One play was the product of her 2000-01 Fulbright Fellowship to Senegal: The Spirit Factor. An original play, it's based on the living history and the art of storytelling in West Africa. Another play, Voyage, was presented at the Avignon Off Festival in 2010. It explores American history through both the blues and a spiritual heritage that lives along the Mississippi River but originated in West Africa. Pettitt has presented her work at the Saint-Laurent-du-Maroni Les Rencontres du Bout des Mondes International Festival in 2011 (French Guiana). In addition to the Fulbright Fellowship, she has received numerous other grants and awards. These include grants from the National Endowment for the Arts and the New York Foundation for the Arts. Pearls of Wisdom is a storytelling ensemble of the Elders Share the Arts in N.Y. City. Pettitt is its founding artistic director, and with the Pearls of Wisdom, she was inducted in 2007 into City Lore's People's Hall of Fame.

=== Acting ===
In 1972, during the era of Blaxploitation movies, Pettitt starred in Black Girl, her first feature film. Pettitt was nominated for Best Actress by the NAACP for her role in Black Girl, written by J.E. Franklin (from her 1969 WGBH (Boston) teleplay and her 1971 play), and directed by Ossie Davis.
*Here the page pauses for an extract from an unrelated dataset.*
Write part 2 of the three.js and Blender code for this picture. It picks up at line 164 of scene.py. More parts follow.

Another of her noteworthy roles was at Lincoln Center as Miss Lindsey in Mule Bone, Zora Neale Hurston and Langston Hughes’ historical comedy.
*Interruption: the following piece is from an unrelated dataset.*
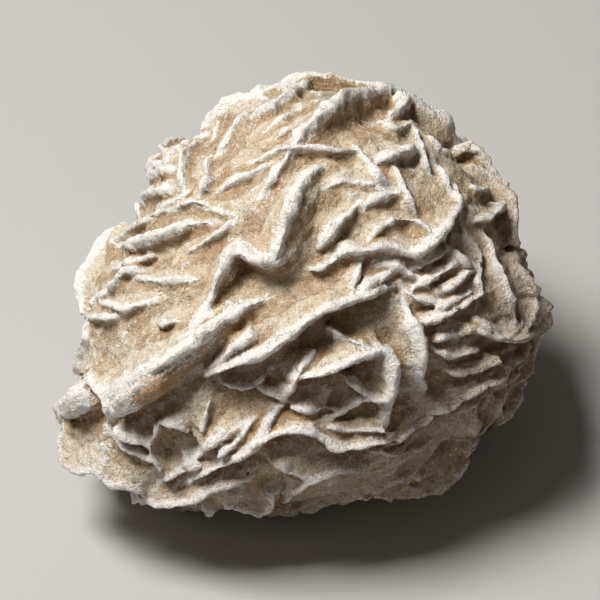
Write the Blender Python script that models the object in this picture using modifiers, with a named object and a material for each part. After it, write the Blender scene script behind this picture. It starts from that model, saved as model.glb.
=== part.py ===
"""Gypsum sand rose: one grown-together rosette of thick, sand-coloured gypsum blades, about 100 mm across.

Run with  blender --background --python part.py

The rose is a lumpy core with some three hundred blades grown out of it. Each blade is a loft along its
crest: a worn, rounded rim, a broad face that falls gently to the left of the crest's travel, and a
steep flank on its right. Blades and core are fused into one solid and worn flat underneath, where
the rose rests.

Shapes are worked out in face coordinates, in millimetres from the core's centre: u to the right, v up
along the leaning face of the rose, and w out of the face. FACE_TILT_DEG leans the face back, so that
it looks forward (-Y) and up (+Z).
"""

import math
import random
from collections import namedtuple

import bmesh
import bpy
from mathutils import Matrix, Vector, noise
from mathutils.kdtree import KDTree

MM = 0.001

# The core, in millimetres and degrees.
CORE_HEIGHT = 38.0  # from the surface that the rose rests on to the core's centre
CORE_FRONT_DEPTH = 37.0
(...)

In 2026, Pettitt, along with Lizzie Olesker and Louise Smith, performed an original production at Touchstone Theatre titled Language of Dolls.

=== Teaching ===
Pettitt has professional experience and training in directing and storytelling workshops. She teaches a step-by-step process of creating, writing and performing original material. Partnering with a wide array of organizations, she has helped scores of diverse groups present their own original stories as both theater and storytelling performances. She also works extensively with drama therapists, social workers and educators in public schools.

Both in the U.S. and abroad, Pettitt has worked at numerous schools and educational institutions. Her teaching experience extends to facilities such as homeless shelters, prisons, drug treatment centers, VA hospitals, and senior and adolescent centers. Additionally she has ample experience working with the emotionally and physically disabled and their families. She currently teaches self-scripting at New York University's Experimental Theatre Wing.

==Personal life==
In 1974, after earning a BA from Antioch College, she moved to London on a Thomas J. Watson Fellowship. Pettitt now resides in New York City. She has been married since 1982 to writer, director and painter Rémy Tissier.

==Awards and honors==
- 2008, Story gatherer for "Another River Flows" recipient of the Pennsylvania Human Relation Award
- 2010, Voyage was presented at the Avignon, France Off Festival
- Nominated for an NAACP Image Award for role in Black Girl
- 2007, Ms. Pettitt and the Pearls of Wisdom were inducted into New York City Lore's People's Hall of Fame
- Recipient of New York City's Arts In Education Roundtable Award for sustained achievement in theater
- Honored by the William Hodson Senior Center, The Roundtable Senior Center and Elders Share the Arts for "Commitment to the art of storytelling that transforms lives and communities"
- 2011, Performance Space 122 founders and board pioneers Shining Star Award

==In books==
- Out of Character, Mark Russell, 1997
- Performing Democracy, Susan Chandler Haedicke, 2004
- Mapping Memories, Pam Schweitzer, 2004
- Local Acts, An International Anthology, Jan Cohen Cruz, 2005
- Ensemble Works, An Anthology, Ferdinand Lewis, 2005
- Reminiscence Theatre: Making Theatre from Memory, Pam Schweitzer, 2007
- Forget Memory: Creating Better Lives For People With Dementia, Ann Basting, 2009.